Mas, no Ministério Público Federal, a reação foi bem diferente. Procuradores que atuam na defesa dos direitos dos indígenas estudam, segundo a BBC News Brasil apurou, formas de contestar na Justiça as decisões de Bolsonaro.

Bolsonaro com Tereza Cristina
Direito de imagem ISAC NOBREGA/AFP Image caption Ministério comandado por Tereza Cristina, ex-presidente da bancada ruralista da Câmara, vai ser responsável por decidir sobre interesses de povos indígenas e quilombolas

E a Procuradoria-Geral da República informou à BBC News Brasil que todas as decisões do novo presidente sobre demarcação de terras “serão analisadas” para verificar se há “retrocessos” ou violações a direitos. Se a interpretação for de que existem inconstitucionalidades, poderá ingressar com ações no Supremo Tribunal Federal (STF) pedindo a derrubada integral ou parcial das medidas.

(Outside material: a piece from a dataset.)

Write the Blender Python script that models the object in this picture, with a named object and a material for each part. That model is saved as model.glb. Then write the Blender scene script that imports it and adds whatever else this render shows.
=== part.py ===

O procurador da República Júlio Araújo, que integra o grupo de trabalho sobre demarcação de terras indígenas da 6ª Câmara do MPF, avalia que a transmissão das funções da Funai para o Ministério da Agricultura viola a Constituição.

Segundo ele, essas medidas podem paralisar novas demarcações, já que o controle sobre a decisão estará nas mãos de uma instituição que representa ruralistas e que não teria, a príncipio, interesse em expropriar terras de produtores ou paralisar obras que possam beneficiar o escoamento da produção.

“Esse esvaziamento (da Funai), por si só, tem inconstitucionalidade, porque você torna inoperante a política de demarcação. Você está desestruturando uma política prevista na Constituição”, afirmou à BBC News Brasil.

“O governo está indicando que não vai mais demarcar terras. A decisão vai ficar sob controle de um ministério que é contrário a esse interesse e que responde a um governo contrário a esse interesse.”

índigenas em Brasília
Direito de imagem Adriano Machado/Reuters Image caption “O governo está indicando que não vai mais demarcar terras. A decisão vai ficar sob controle de um ministério que é contrário a esse interesse e que responde a um governo contrário a esse interesse”, diz o procurador Júlio Araújo

De acordo com Araújo, membros do Ministério Público Federal podem questonar as medidas de Bolsonaro em juízos de primeira instância nos casos concretos de demarcação. “Uma maneira de enfrentar esse cenário é que o Judiciário garanta as demarcações nos casos concretos”, afirma.

Ele explica que, atualmente, quando há demora na demarcação de uma terra, o Ministério Público ingressa com ações judiciais e o juiz determina que o Executivo proceda à avaliação das terras. Num cenário em que a decisão ficaria a cargo do Ministério da Agricultura, Araújo diz ser possível pleitear que o próprio Judiciário proceda à demarcação, sem esperar a atuação do Executivo.

“Hoje, a tendência é ter uma autocontenção. O judiciário reconhece que existe uma terra indígena e manda o Executivo demarcar. Mas eu acho que poderia ir além, fazendo perícias e determinando ele próprio a demarcação”, defendeu o procurador, que é autor do livro Direitos Territoriais Indígenas: Uma Interpretação Intercultural.

“O Judiciário tem condição de declarar que um território é indígena e tem condição, por entendimento do Supremo, de discutir os limites dessa demarcação. Não é algo que naturalmente ocorre, mas num cenário inconstitucional de não efetivação desse direito esse seria um caminho.”

Por sua vez, a Articulação dos Povos Indígenas do Brasil (Apib), principal organização indígena do país, recomendou às suas representações nos Estados que organizem “o ingresso [na Justiça] de uma ação popular requerendo judicialmente a nulidade dos atos praticados pelo presidente Jair Messias Bolsonaro”.

Para a Apib, as decisões do novo presidente “destroem praticamente toda a política indigenista brasileira”. No caso das ações civis públicas, os pedidos de nulidade também seriam feitos a juízes de primeira instância.